Unveiling a new approach Thursday, Obama said it would "provide stronger, smarter and swifter defences of American forces and America’s allies."

However he added, "Our clear and consistent focus has been the threat posed by Iran’s ballistic missile programme and that continues to be our focus and basis of the programme that we’re announcing today."

And Defence Secretary Robert Gates said Washington was still aiming to deploy a missile system in Poland and the Czech Republic in 2015, even though Iran’s long-range missile development was slower than thought.

Whatever the reasons behind abandoning a plan that irritated Moscow — as well as allies like Germany — the move comes on the eve of a major speech by NATO Secretary General Anders Fogh Rasmussen on ties with Russia.

"We need a new beginning to build confidence and trust between NATO and Russia," Rasmussen said in an Internet video blog Wednesday.

"In the near future I will put forward concrete proposals on how I envision we can move ahead to accomplish that," he said.

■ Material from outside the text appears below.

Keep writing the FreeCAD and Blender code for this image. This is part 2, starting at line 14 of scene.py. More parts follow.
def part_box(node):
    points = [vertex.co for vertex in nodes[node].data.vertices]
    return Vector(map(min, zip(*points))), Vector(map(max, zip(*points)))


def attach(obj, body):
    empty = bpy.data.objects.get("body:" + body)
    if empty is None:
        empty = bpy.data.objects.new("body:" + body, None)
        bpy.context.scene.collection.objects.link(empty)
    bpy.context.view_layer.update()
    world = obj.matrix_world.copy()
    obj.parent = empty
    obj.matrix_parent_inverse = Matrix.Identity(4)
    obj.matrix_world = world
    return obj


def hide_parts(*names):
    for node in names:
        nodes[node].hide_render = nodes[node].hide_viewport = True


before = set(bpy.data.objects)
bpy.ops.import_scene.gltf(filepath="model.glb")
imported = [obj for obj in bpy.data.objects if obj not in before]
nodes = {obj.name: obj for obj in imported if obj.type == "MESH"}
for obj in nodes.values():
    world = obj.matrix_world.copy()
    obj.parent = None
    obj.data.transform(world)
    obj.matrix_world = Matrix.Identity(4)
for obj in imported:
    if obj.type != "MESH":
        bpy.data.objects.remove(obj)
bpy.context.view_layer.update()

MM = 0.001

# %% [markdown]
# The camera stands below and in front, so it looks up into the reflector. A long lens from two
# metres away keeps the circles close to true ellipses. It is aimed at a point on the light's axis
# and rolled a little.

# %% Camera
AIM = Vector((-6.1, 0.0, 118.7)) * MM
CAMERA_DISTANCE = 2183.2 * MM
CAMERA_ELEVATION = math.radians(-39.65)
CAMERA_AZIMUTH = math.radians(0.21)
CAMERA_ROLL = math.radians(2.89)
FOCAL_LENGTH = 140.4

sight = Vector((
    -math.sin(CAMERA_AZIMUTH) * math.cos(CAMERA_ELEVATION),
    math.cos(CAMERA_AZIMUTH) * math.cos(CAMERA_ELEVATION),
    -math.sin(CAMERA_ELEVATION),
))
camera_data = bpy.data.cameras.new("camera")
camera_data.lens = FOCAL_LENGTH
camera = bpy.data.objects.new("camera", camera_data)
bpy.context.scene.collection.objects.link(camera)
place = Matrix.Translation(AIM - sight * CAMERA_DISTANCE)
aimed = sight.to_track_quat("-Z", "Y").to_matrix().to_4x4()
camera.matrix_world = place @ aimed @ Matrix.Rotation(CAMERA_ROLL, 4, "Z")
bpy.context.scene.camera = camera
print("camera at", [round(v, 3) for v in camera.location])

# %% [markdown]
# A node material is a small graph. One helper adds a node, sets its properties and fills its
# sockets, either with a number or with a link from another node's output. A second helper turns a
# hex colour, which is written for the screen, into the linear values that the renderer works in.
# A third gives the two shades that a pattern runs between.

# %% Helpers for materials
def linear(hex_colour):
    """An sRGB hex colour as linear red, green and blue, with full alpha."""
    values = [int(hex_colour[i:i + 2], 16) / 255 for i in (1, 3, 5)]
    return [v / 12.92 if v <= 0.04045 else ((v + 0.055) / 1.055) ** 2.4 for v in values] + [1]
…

Officials say privately that those proposals could come in his speech in Brussels on Friday.

A key area of cooperation will be Afghanistan, which Soviet forces were forced to leave in 1989 and where NATO and its partners are struggling to combat a virulent Taliban-led insurgency.

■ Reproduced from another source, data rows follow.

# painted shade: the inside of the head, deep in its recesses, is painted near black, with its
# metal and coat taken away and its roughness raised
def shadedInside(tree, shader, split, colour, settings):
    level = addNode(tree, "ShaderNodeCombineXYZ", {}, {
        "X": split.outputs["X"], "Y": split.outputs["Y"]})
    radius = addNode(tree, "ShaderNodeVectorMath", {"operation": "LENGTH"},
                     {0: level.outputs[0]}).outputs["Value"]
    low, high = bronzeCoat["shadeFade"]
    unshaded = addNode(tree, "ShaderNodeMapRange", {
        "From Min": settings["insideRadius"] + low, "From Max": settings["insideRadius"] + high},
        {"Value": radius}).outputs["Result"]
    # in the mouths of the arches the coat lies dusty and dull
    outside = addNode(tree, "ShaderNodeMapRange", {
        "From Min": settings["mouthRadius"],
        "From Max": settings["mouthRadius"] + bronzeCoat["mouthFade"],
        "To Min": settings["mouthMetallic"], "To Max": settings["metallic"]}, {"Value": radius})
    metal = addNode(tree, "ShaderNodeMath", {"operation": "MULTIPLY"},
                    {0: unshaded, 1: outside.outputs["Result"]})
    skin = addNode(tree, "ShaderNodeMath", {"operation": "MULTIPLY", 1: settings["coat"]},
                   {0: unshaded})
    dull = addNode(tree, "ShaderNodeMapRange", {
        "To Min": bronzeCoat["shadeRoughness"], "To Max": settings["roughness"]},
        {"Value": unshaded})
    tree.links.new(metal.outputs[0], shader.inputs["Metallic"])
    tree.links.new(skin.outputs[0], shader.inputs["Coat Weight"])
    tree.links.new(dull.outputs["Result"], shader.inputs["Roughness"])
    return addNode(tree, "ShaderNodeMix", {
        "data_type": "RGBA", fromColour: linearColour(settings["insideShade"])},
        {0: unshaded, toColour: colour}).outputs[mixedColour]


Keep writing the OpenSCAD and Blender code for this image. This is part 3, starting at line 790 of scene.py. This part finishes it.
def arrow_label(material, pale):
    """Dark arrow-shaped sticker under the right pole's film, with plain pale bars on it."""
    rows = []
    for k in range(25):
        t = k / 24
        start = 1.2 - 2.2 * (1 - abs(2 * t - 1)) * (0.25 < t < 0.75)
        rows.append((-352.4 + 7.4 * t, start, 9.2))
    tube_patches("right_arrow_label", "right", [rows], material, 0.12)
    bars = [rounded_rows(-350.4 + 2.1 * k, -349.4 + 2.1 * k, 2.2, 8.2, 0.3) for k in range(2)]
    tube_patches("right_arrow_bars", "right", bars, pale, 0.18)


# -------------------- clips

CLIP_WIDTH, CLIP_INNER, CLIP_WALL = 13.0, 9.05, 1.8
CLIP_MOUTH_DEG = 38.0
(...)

Troop casualties have climbed as the allies stepped up military operations and the tide of public opinion has begun to turn against NATO’s biggest and most ambitious enterprise ever.

Yet the possibility that terrorism might flourish is of great concern to Russia.

"Building a stable and secure country is in NATO’s and Russia’s common interest," Rasmussen said. "We can do more together."

NATO’s troubles in Afghanistan have not gone unnoticed in Moscow.

"Afghanistan has shown the limits of the alliance’s resources," Rogozin said in the European Voice newspaper this week.

"NATO cannot simply give up its UN mandate and leave a broken pot behind it," he said. "We therefore want to know what the alliance is planning and poised to do in Afghanistan."

Turning to the future, he said: "The areas of mutual interest between Russia and NATO are very broad and the potential for cooperation is significant."

In return for dropping its plans, the United States will want cooperation on Iran.

"It is clear that the United States expects positive benefits on the Iranian nuclear and ballistic missile dossier in exchange for this gesture towards Russia," Henrotin said.

The complicated US missile defence system that would have been

The United States’ planned missile shield in Europe was to use interceptor missiles to extend US defences against long-range ballistic missiles to the eastern edges of Europe.

The European sites, designed to counter an emerging ballistic missile threat from Iran, would have consisted of 10 interceptor missiles based in Poland, and a powerful targeting radar known as X-band radar in the Czech Republic.

Those sites would have been part of a more extensive US system that until now has been centred in Alaska and California and designed to provide a limited defence against a North Korean long-range missile attack.

The system would have relied on a complex network of satellite sensors and ground- and sea-based radars to detect and track launches of long-range missiles.

A command centre in Colorado Springs, Colorado, would have integrated missile launch and trajectory data to cue interceptor missiles and guide them into a collision in space with an incoming warhead.

The system currently consists of 21 interceptor missiles in Alaska and three interceptor missiles at Vandenberg Air Force Base in California.

A network of early warning satellites provides the first alert of a launch, which is then picked up by a variety of radars.

These include tracking radars aboard Aegis warships, a forward-deployed X-band radar in Japan, a huge X-band radar on a floating platform in the Pacific, and upgraded early warning radars in Alaska and California.

Upgraded early warning radars in Thule, Greenland, and Fylingdales, United Kingdom also were to be integrated into the system.

Pentagon officials had said that the X-band radar in the Czech Republic and interceptor missiles in Poland would extend the system’s coverage to most of Europe for the first time.

They said the sites in the Czech Republic and Poland were selected because they are optimal for defending against a missile attack from Iran.

Russia vehemently opposes the system on grounds that it could be turned against its nuclear arsenal, but US officials deny that.

If construction had begun in 2009, the European site would have been ready for operations between 2011 and 2013.